Researchers say medical professionals need to treat these cases with the utmost care

Photo (c) Moussa81 - Getty Images
Recent studies have highlighted how concussion symptoms often linger when patients are younger, or even how certain sports can put kids at an increased risk for these types of head injuries. 

Now, researchers from the Henry Ford Health System are looking at the ways that high school athletes are affected by concussions. According to their findings, student athletes could lose more time than anticipated following a concussion -- especially if it isn’t their first one. 

“Concussion diagnosis and management requires an individualized and comprehensive neurological approach to ensure we are accurately diagnosing and managing return to play effectively,” said researcher Dr. Jeffrey Kutcher. 

Monitoring the damage

The researchers had nearly 400 high school athletes participate in the study. All participants had a history of at least one concussion when the study began, and all of them participated in a wide variety of sports. 

“Historically, the literature reported a concussion prevalence of four-five percent, however recent studies have found that nearly 20 percent of adolescents have suffered at least one concussion, there’s a huge disparity in terms of reporting over time,” said researcher Dr.
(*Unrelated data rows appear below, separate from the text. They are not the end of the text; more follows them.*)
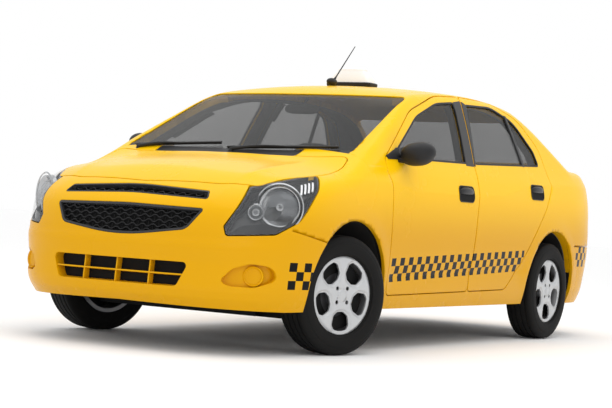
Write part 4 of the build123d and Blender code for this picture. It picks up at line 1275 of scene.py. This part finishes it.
def makeGrilles():
    # frame, back sheet and a net of waved bars for each grille; two straight sets of bars in the intake
    g = grilleLook
    nets, frames, backs, bars = [], [], [], []
    for name in ("upperGrille", "lowerGrille"):
        rows = frontOutlines[name]
        room = grownLoop(rows, -g["upperFrame"])
        wide = g["frame"] if name == "lowerGrille" else g["upperFrame"]
        frames.append(ringOn(rows, screenPoint, noseChart, toNose, wide, g["frameThick"], g["frameLift"], -.0006,
                             frontFlat))
        grown = grownLoop(rows, .004)
        backs.append(nosePatch(grown, thick=.004, edge=.001, lift=g["backLift"], step=.04))
        x = np.linspace(-.47, .47, 480)
        for k, z0 in enumerate(np.arange(room[:, 1].min(), room[:, 1].max(), g["row"])):
            line = np.column_stack([x, waveLine(x + (k % 2) * g["waveLength"] / 2, z0)])
            good = insideOf(line, room)
            for run in np.split(np.arange(len(x)), np.nonzero(np.diff(good.astype(int)))[0] + 1):
                if good[run[0]] and len(run) > 4:
                    p = screenPoint(line[run])
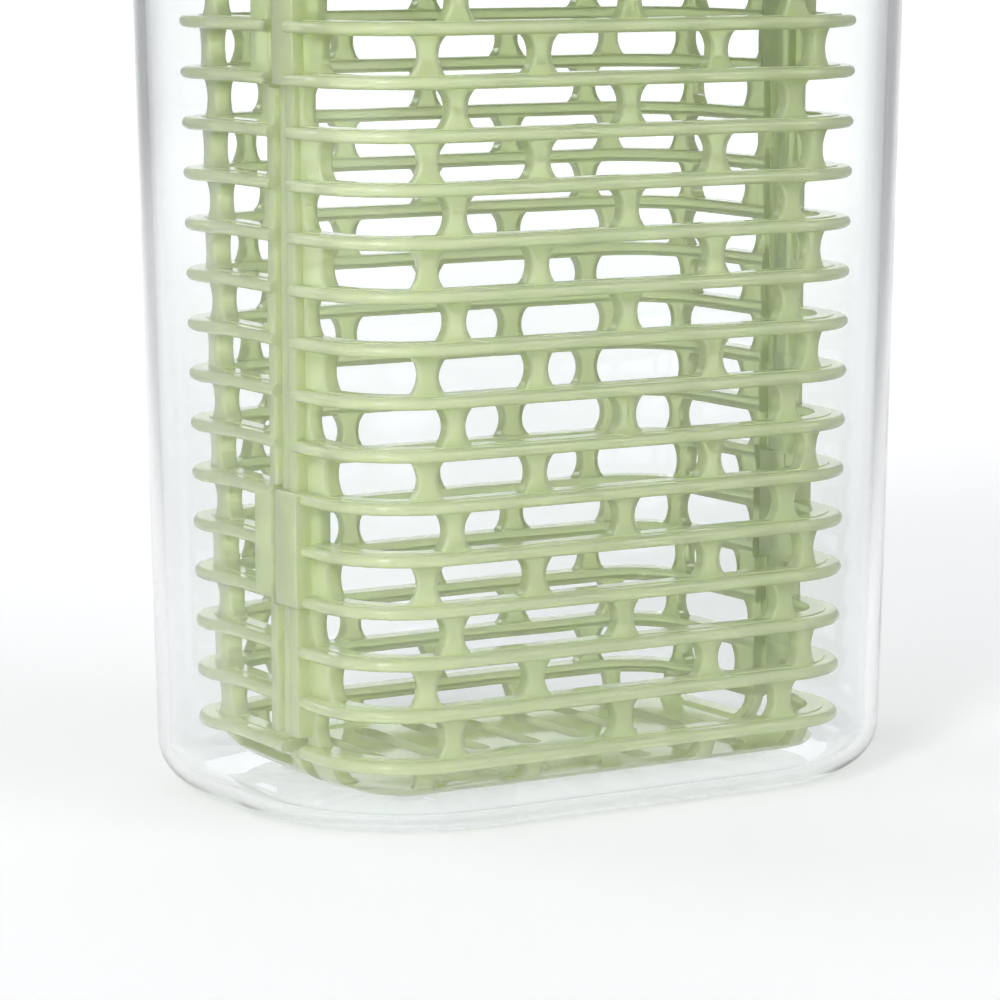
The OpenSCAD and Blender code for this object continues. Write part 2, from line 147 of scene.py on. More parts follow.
class KeeperLidSettings(bpy.types.PropertyGroup):
    corner_r: length("Corner radius", "Radius of the cover's corners", 47.906)
    wall: length("Wall", "Thickness of the cover", 2.2)
    edge_r: length("Edge radius", "Rounding of the cover's top edge", 4)
    recess_l: length("Recess length", "Length of the recess for the slider", 46)
    recess_w: length("Recess width", "Width of the recess for the slider", 18)
    recess_depth: length("Recess depth", "Depth of the recess", 5)
    recess_r: length("Recess corner", "Radius of the recess's corners", 4)
    liner_gap: length("Liner gap", "Free space between liner and container", 1.6)
    liner_wall: length("Liner wall", "Thickness of the liner", 1.8)
    ledge: length("Ledge", "Thickness of the liner's ledge on the rim", 3)
    groove: length("Groove", "Depth of the groove for the seal", 1)
    seal_height: length("Seal height", "Height of the groove for the seal", 4)
    seal_gap: length("Seal gap", "Clearance of the seal all round", 0.1)
    fin: length("Fin", "Thickness of the seal's fins", 0.8)


class KeeperFinishSettings(bpy.types.PropertyGroup):
    clear: colour("Clear shell", "Tint of the clear container", "#fbfdfd")
    basket: colour("Basket", "Colour of the basket's plastic", "#ebf9bf")
    lid: colour("Lid", "Colour of the cover", "#f1f2ee")
    liner: colour("Liner", "Colour of the liner", "#e9eee4")
    seal: colour("Seal", "Colour of the seal", "#a9c48c")
    slider: colour("Slider", "Colour of the slider", "#b3cd8d")


class KeeperStageSettings(bpy.types.PropertyGroup):
    floor_colour: colour("Floor", "Colour of the floor and backdrop", "#f4f4f5")
    lens: FloatProperty(name="Lens", description="Focal length in millimetres", default=149.64, min=10)
    distance: length("Distance", "Distance from the camera to its target", 883.6)
    target_z: length("Target height", "Height that the camera looks at", 58.4)
    azimuth: angle("Azimuth", "Turn of the camera round the object", -31.73)
    elevation: angle("Elevation", "Angle of the camera above the horizon", 8.21)


# ------------------------------------------------------------------ outlines
def rounded(points, radius, steps=3):
    """A closed outline with round corners. Each corner becomes an arc of its radius that touches both
    sides: its centre lies on the corner's bisector at radius / sin(half angle), and the arc's points
    are the two touching directions mixed by sin((1 - t) turn) and sin(t turn), over sin(turn)."""
    p = np.asarray(points, float)
    r = np.broadcast_to(np.asarray(radius, float), len(p))[:, None]
    a, b = np.roll(p, 1, 0) - p, np.roll(p, -1, 0) - p
    a /= np.linalg.norm(a, axis=1, keepdims=True)
    b /= np.linalg.norm(b, axis=1, keepdims=True)
    half = np.arccos(np.clip((a * b).sum(1, keepdims=True), -1, 1)) / 2
    turn = np.pi - 2 * half
    centre = p + (a + b) / np.linalg.norm(a + b, axis=1, keepdims=True) * r / np.sin(half)
    start, stop = p + a * r / np.tan(half) - centre, p + b * r / np.tan(half) - centre
    t = np.linspace(0, 1, steps + 1)[None, :, None]
    turn = turn[:, None, :]
    arcs = (np.sin((1 - t) * turn) * start[:, None] + np.sin(t * turn) * stop[:, None]) / np.sin(turn)
    return (centre[:, None] + arcs).reshape(-1, 2)


def arc(centre, radius, start, stop, steps):
    """Points of a circular arc: centre + radius (cos a, sin a), with a from start to stop in degrees."""
    a = np.radians(np.linspace(start, stop, steps + 1))
    return np.asarray(centre, float) + radius * np.column_stack([np.cos(a), np.sin(a)])


def circle(centre, radius):
    """Points of a full circle, in 32 steps."""
    return arc(centre, radius, 0, 348.75, 31)


def box_outline(x, y, radius, steps=3):
    """Outline of a rectangle with round corners. x and y are its (low, high) limits."""
    return rounded([(x[0], y[0]), (x[1], y[0]), (x[1], y[1]), (x[0], y[1])], radius, steps)


# -------------------------------------------------------------------- solids
def grid_faces(rows, columns, round_rows, round_columns):
    """Quads of a grid of points, row by row. A round direction joins its last line to its first."""
    i = np.arange(rows if round_rows else rows - 1)[:, None]
    j = np.arange(columns if round_columns else columns - 1)[None, :]
    i2, j2 = (i + 1) % rows, (j + 1) % columns
    corners = np.broadcast_arrays(i * columns + j, i * columns + j2, i2 * columns + j2, i2 * columns + j)
    return np.stack(corners, -1).reshape(-1, 4)


def tube(points):
    """Solid through stacked closed loops, an array (loops, points, 3), with a flat cap on each end."""
    rows, columns = points.shape[:2]
    faces = grid_faces(rows, columns, False, True).tolist()
    faces.append(list(range(columns)))
    faces.append(list(range((rows - 1) * columns, rows * columns)))
    return points.reshape(-1, 3), faces


def raised(flat, heights):
    """Points in X and Y, an array (loops, points, 2), lifted to these heights."""
    return np.concatenate([flat, np.broadcast_to(heights, flat.shape[:2] + (1,))], -1)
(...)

Toufic Jildeh. 

The study revealed several important things about dealing with head injuries, and perhaps the biggest takeaway is that concussions affect each person differently, making the aftercare all the more important. 

For over 30 percent of the student athletes in the survey, one initial head injury led to repeat injuries. This ultimately affected how long it took them to get back to the game. For those who had experienced just one concussion, sitting out from games and practice for one month was standard. However, rest and recovery time was much longer when concussions became more persistent. 

“Depending on the number of concussions, the 30-day mark gives us a baseline for how much time adolescent athletes required before returning to sport,” said researcher Dr. Kelechi Okoroha. 

Deciding when to return to activity

Concussions often lead to other symptoms. Another recent study highlighted how the mental health of young people can become affected following such an injury. The study also found that 14 percent of the students struggled with amnesia following their concussions. 

While there are guidelines in place for treating young people with concussions, the researchers urge medical professionals to use their best judgement when advising high schoolers on when it’s safe to return to their sport. 

“Concussions have been a pressing issue,” said researcher Dr. Vasilios Moutzouros. “We want to limit the number of concussions and head injuries in a young athlete.”